Monday 6 January 2014

On "Finding Religion" on the Bedroom Tax

I can't help feeling some schadenfreude on the dilemma of Nick Clegg and its coterie when it comes to his volte face on the issue of the Spare Bedroom subsidy. Couldn't happen to a more deserving guy...

The current rationalisation is that new evidence has appeared which is a piece of outrageous sophistry. It has been left to the hardest core acolytes to try and get their mind around this argument and try and convey it to the incredulous masses. So far he, and they, have managed to fool no-one.

The key piece missing in the about turn is a response to the initial problem. As we have noted before the dilemma is rooted in the failure to build one and two bedroom units over a thirty year period which has resulted in a vast mismatch between occupiers and the premises they are ensconced in. 

There has been NO enunciation of a solution to this problem in the LibDems' flipflop just a recognition that they got the wrong end of the stick in the first place. 

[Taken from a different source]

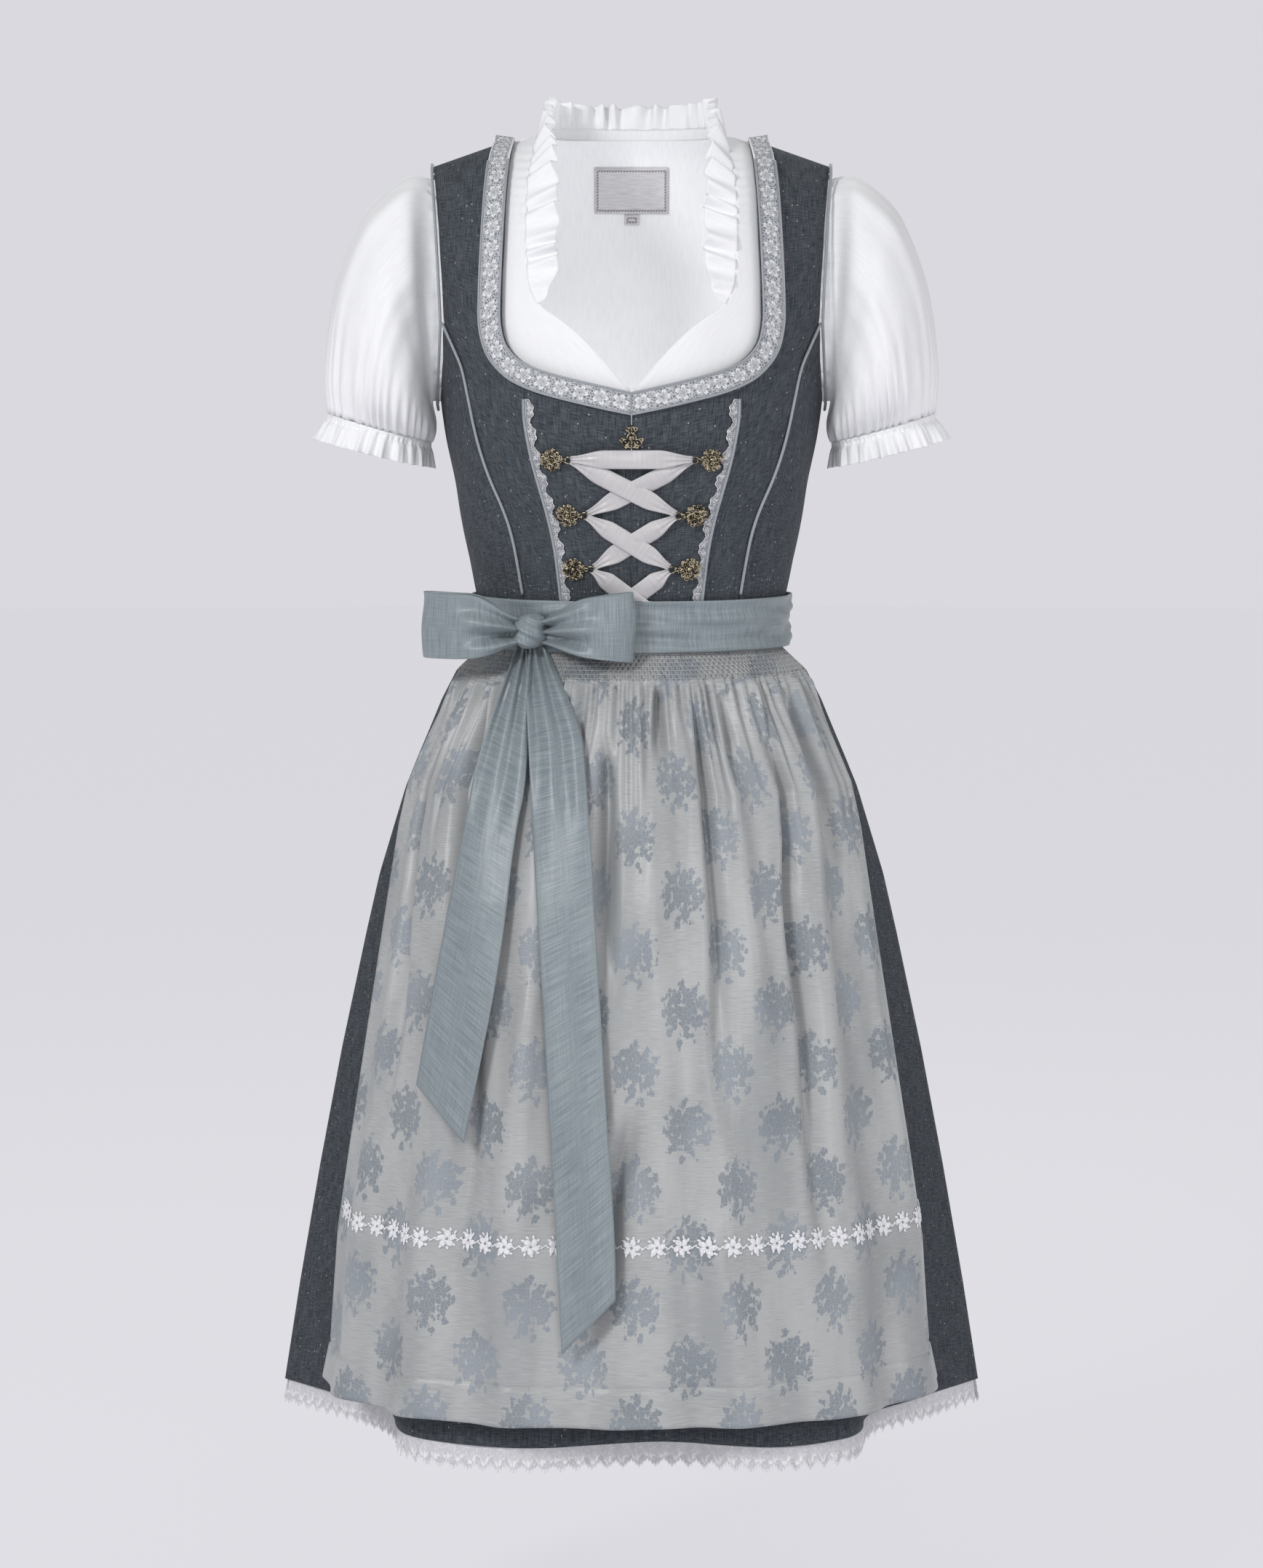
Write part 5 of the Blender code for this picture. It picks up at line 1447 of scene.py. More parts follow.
    def rings(self, table: Array, columns: int, rows: int, frilled: bool) -> Array:
        """Rings down a sleeve or cuff with its gathers.

        Args:
            table: The rings.
            columns: Points round.
            rows: Rings made.
            frilled: Whether it is the cuff's frill.

        Returns:
            The closed grid.
        """
        stops = np.linspace(0.0, 1.0, len(table))
        share = np.linspace(0.0, 1.0, rows)
        line = np.stack([self.flow(share, stops, table[:, k]) for k in range(table.shape[1])], axis=1)
        ox, oz, ix, iz, front, back, sink = (line[:, k][:, None] for k in range(7))
        turn = (np.arange(columns) * math.tau / columns)[None]
        c, s = np.cos(turn), np.sin(turn)
        depth = np.where(s > 0, front, back)
        uneven = turn + 0.10 * np.sin(3 * turn + 1.0) + 0.05 * np.sin(7 * turn + 2.0)
        part = share[:, None]
        if frilled:
            wave = np.cos(21 * uneven + 0.8 * np.sin(5 * turn) * part)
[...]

Finding a solution to a housing problem though is not an intractable one. It could be argued that with economic recovery in train that THE major issue facing the country is housing at this point in time. It has been a subliminal crisis for so long that the sufferer becomes, like chronic pain, almost inured to it. However with the latest manifestation of the crisis being house price inflation (which then feeds through to rent inflation and cost of living), we have the issue once again threatening economic recovery (through inflation and the need to raise interest rates). 

The solution is clearly a massive house building spree which in ts first instance would be to deal with the structural inefficiency of subsidised tenants wallowing in the luxury of over-sized accommodations paid for, in part, by the tax/rate payers. We might also add that in many cases they wallow because the over-dimensioning is the result of lack of any alternative. 

When a problem becomes a fully blown crisis then measures must be extreme. The problem is that the shallow thinking of the Tory/LibDem coalition resolved upon a demand-side solution (tax them into submission) rather than a supply side solution (reconfigure the housing stock of the nation).

As 

 Tesco is to build 4,000 new homes in an attempt to make use of its vast undeveloped landbank with a £1bn construction programme.

The plan, announced weeks after the Guardian revealed that Tesco is hoarding land that could support 15,000 homes, is the biggest housebuilding project ever announced by the supermarket.

A Guardian investigation of Land Registry records found that the retailer was sitting on 310 sites that do not currently house a Tesco store.

Among the Tesco sites set for housing developments following Friday's announcement will be Welwyn Garden City, Hertfordshire, close to the retailer's operational headquarters, where it plans to build more than 700 homes on a site where it previously planned a store.

The trade journal Property Week said the majority of the sites will be in the south-east of England but developments are also scheduled further north, including in Liverpool and the west of England. Schemes include 80 houses and flats on the former Evershed printing works site in St Albans, Hertfordshire.

Tesco said it was likely to build homes itself via its development wing, Spenhill, while also selling sites to housing developers, in a programme that has been valued by Property Week at £1bn, based on a valuation of £250,000 per home.

A Tesco spokesperson said: "In response to changing customer shopping habits we have decided to reduce the amount of new store space we build each year, building fewer large stores. Where we no longer intend to develop sites, we sell them, lease them or develop them for housing.

"We are pleased to be bringing new investment to communities up and down the country and playing our part in meeting local housing needs over the coming years."

Last April Tesco boss Philip Clarke cut the value of about 460,000 sq m of its land by £800m as he admitted the company would have to sell off land where it had previously planned to build stores, store extensions and distribution centres. However, the company has been slow to act as the most ready buyers for much of its land stock are likely to have been rivals such as the fast-growing Aldi and Lidl chains.

Retail analysts said Tesco was now turning to housing developments because residential development was more economically viable. The poor performance of out-of-town supermarkets meant the land was not necessarily worth more if it was dedicated to new retail sites.

Clive Black, an analyst at Shore Capital, said Tesco was under pressure to act due to public and political demand for space to build housing, alongside calls from shareholders to recoup some of the value of the land.

"This is a silver lining on a very dark cloud," said Black. "Tesco is at least trying to maximise value after a high-profile profits writedown but it's not clear how much it will be able to claw back. It's a sensible move and better than building a Tesco store that's not economic or selling to the competition."

Tesco already has a policy of building homes above or beside its stores as part of efforts to gain planning permission. In London alone, Tesco was set to build more than 800 homes last year, close to 5% of all non-local authority homes being built in the capital. That included projects in Woolwich, Highams Green and Streatham, where Tesco built a total of 450 homes.

Other supermarkets are also developing housing, with at least 4,500 homes expected to be built by the major grocers between 2013 and 2018. J Sainsbury was set to begin projects involving more than 1,500 homes this year, including a partnership with Barratt on a major development in Battersea, south London, which includes 700 homes and a new tube station. Some developments are smaller in scale. Waitrose has developed a number of stores topped by flats, while many retailers are turning redundant pubs into convenience stores with housing above.